If you learnt fs 180s first, it's totally normal to be more comfortable with frontside 360s before bs 360s. Nothing wrong with going for fs 360 before bs 360.

Everyone has a preferred spin side when they first start spinning and it's usually the direction that they started learning 180s first.

That said, once you learn and master fs 360s, make sure you go back and work on the other spin directions because leaving them too long is like leaving your switch riding too long. It becomes harder and harder to force yourself to spin other directions as the skill gap between your frontside spin and other spins grow.

Also, I'd recommend practicing 360 technique on flat ground. You can learn and practice most of the technique on flat ground before you take it to a jump. That's really the safest and easiest way to learn 360s.


----------



## Atoxa (Feb 11, 2013)

@Jed What do you mean by practicing the technique on flat ground? Do you mean strapping my snowboard on, and trying to turn a full 360 in a jump? I can't do that, I can do a 180, or do you mean sliding down a slope and doing a 360 without a jump? I can do that, but I guess I could practice it more.

@Bush Yeah, that jump kinda sucked.  Wasn't paying attention on a method, didn't bring my board down all the way fast enough and pretty much bellyflopped the landing.


----------



## Jed (May 11, 2011)

Atoxa said:


> @Jed What do you mean by practicing the technique on flat ground? Do you mean strapping my snowboard on, and trying to turn a full 360 in a jump? I can't do that, I can do a 180, or do you mean sliding down a slope and doing a 360 without a jump? I can do that, but I guess I could practice it more.


Yeah the second one. Sliding down a green run and practice carving in and popping into a 360.

Once you can do that every time then you're ready to take it on a jump, but getting that carving technique down on a flat green run first is very important to smooth 360 rotation.


----------



## tokyo_dom (Jan 7, 2013)

While on the FS/BS point, i assume that FS (for a natural rider) means anti-clockwise right?

If thats the case then why is a FS boardslide the one where we face our backside down the mountain (i.e. 90 degree clockwise turn into the boardslide). Completely threw me off guard when looking at youtube videos...


----------



## Jed (May 11, 2011)

tokyo_dom said:


> While on the FS/BS point, i assume that FS (for a natural rider) means anti-clockwise right?
> 
> If thats the case then why is a FS boardslide the one where we face our backside down the mountain (i.e. 90 degree clockwise turn into the boardslide).

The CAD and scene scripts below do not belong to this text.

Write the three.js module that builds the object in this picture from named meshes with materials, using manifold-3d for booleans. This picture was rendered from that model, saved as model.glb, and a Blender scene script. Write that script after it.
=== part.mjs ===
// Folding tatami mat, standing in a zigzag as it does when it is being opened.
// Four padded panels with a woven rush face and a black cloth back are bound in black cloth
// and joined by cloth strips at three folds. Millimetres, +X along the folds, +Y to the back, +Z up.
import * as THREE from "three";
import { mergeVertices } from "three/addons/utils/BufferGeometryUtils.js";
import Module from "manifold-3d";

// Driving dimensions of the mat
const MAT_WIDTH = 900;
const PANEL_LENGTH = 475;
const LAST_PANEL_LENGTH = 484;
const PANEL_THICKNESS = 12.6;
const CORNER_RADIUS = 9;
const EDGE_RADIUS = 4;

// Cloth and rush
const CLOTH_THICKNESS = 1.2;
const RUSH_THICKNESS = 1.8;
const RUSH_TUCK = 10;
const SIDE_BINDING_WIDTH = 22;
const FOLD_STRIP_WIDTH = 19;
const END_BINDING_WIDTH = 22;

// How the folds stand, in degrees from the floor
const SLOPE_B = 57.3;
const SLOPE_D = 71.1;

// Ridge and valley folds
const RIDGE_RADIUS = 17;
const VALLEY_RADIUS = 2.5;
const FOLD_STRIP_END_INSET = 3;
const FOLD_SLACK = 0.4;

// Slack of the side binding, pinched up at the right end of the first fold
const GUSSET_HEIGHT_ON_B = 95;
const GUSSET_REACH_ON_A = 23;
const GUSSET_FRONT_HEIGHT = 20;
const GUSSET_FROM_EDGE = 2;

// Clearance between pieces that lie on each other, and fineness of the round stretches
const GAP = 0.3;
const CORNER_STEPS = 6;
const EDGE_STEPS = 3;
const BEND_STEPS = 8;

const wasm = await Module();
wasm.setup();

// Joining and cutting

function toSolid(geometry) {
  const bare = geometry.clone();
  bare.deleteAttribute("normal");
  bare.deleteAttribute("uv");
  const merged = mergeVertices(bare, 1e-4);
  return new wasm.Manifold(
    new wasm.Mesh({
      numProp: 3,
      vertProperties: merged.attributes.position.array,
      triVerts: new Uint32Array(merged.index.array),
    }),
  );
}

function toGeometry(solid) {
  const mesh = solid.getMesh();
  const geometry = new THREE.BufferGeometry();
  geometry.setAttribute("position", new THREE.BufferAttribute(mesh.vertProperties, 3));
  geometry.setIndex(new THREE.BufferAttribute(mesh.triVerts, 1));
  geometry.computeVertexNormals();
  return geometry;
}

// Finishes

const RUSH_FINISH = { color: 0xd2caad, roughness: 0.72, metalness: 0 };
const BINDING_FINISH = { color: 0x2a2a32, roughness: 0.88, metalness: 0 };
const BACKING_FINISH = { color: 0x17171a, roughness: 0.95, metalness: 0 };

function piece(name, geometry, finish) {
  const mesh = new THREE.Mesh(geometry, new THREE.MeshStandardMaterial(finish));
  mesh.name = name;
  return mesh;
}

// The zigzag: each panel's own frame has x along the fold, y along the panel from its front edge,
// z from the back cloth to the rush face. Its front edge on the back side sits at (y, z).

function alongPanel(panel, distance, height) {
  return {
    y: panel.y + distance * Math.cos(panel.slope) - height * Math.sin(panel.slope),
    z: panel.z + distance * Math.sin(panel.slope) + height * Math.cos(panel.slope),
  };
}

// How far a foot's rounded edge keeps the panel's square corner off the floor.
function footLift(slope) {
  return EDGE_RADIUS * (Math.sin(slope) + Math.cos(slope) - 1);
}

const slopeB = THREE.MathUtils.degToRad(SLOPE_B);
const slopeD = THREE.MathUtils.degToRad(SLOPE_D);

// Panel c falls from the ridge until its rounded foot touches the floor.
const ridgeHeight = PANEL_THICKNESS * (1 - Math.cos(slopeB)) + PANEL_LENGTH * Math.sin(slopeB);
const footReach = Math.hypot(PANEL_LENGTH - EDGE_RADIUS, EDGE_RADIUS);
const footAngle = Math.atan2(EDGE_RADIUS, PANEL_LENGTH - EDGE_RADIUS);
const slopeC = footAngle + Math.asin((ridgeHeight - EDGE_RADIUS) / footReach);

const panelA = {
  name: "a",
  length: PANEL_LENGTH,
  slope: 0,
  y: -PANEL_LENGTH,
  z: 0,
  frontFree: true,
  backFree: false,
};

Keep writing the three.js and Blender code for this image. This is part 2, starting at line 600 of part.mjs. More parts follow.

Completely threw me off guard when looking at youtube videos...


When talking about rail/box tricks, fs/bs is no longer about which way you spin, but rather which side of the rail you approach from.

So if you approach with the rail in front of you it becomes frontside, if you approach with the rail behind you it becomes backside.


----------



## tokyo_dom (Jan 7, 2013)

Fair enough. To me i still see it as putting my frontside forwards, but have to ignore that instinct and think the reverse

Looking forward to cleaning up my 3s this weekend. I am like the OP i think in that my backside 180s are much more 'forced' and i doubt i could pull off a 360 that direction


----------



## aiidoneus (Apr 7, 2011)

Great advice here. My biggest issue was not sucking up my knees when doing spins. I dunno why it took me so long to realize it. Straight airs I did it well every time. Then again at first, straight airs and grabs were much easier and that naturally brings up your knees.

Anyway good luck! If your hill has lots of side hits they are a great second step to flats practice.


----------



## IdahoFreshies (Jul 9, 2011)

Jed said:


> When talking about rail/box tricks, fs/bs is no longer about which way you spin, but rather which side of the rail you approach from.
> 
> So if you approach with the rail in front of you it becomes frontside, if you approach with the rail behind you it becomes backside.


It is so hard to explain this to people. Some people just refuse to understand that is how the rail tricks are classified.


----------



## bushwakhan (Feb 16, 2013)

Jed said:


> Yeah the second one. Sliding down a green run and practice carving in and popping into a 360.
> 
> Once you can do that every time then you're ready to take it on a jump, but getting that carving technique down on a flat green run first is very important to smooth 360 rotation.


Carving in toe or heel depending on spin directionnright? Or does that matter ?


----------



## aiidoneus (Apr 7, 2011)

bushwakhan said:


> Carving in toe or heel depending on spin directionnright? Or does that matter ?


I think it is easier to do FS from your heel edge, and BS from your toe. Although you can 1 and 3 from either edge, as you do larger spins you will want to follow the above advice.


----------



## Atoxa (Feb 11, 2013)

Jed said:


> Yeah the second one. Sliding down a green run and practice carving in and popping into a 360.
> 
> Once you can do that every time then you're ready to take it on a jump, but getting that carving technique down on a flat green run first is very important to smooth 360 rotation.


I just realized that when I do the spin on a flat I always go backside. Should I get comfortable with my FS, or go with the flow and try the BS 3?


----------



## Casual (Feb 9, 2011)

Go with what you've been working on, it should feel natural, on your way to the lifts start workin on the FS rotation on the snow so you start to feel that too.


----------



## Jed (May 11, 2011)

Atoxa said:


> I just realized that when I do the spin on a flat I always go backside. Should I get comfortable with my FS, or go with the flow and try the BS 3?


Either bs or fs is fine. Whichever way you're more comfortable learning 360s, go with that.

Once you get your 360s mastered in one direction you can go back and learn the other directions, but for now just focus on the one that feels the most comfortable to you.


----------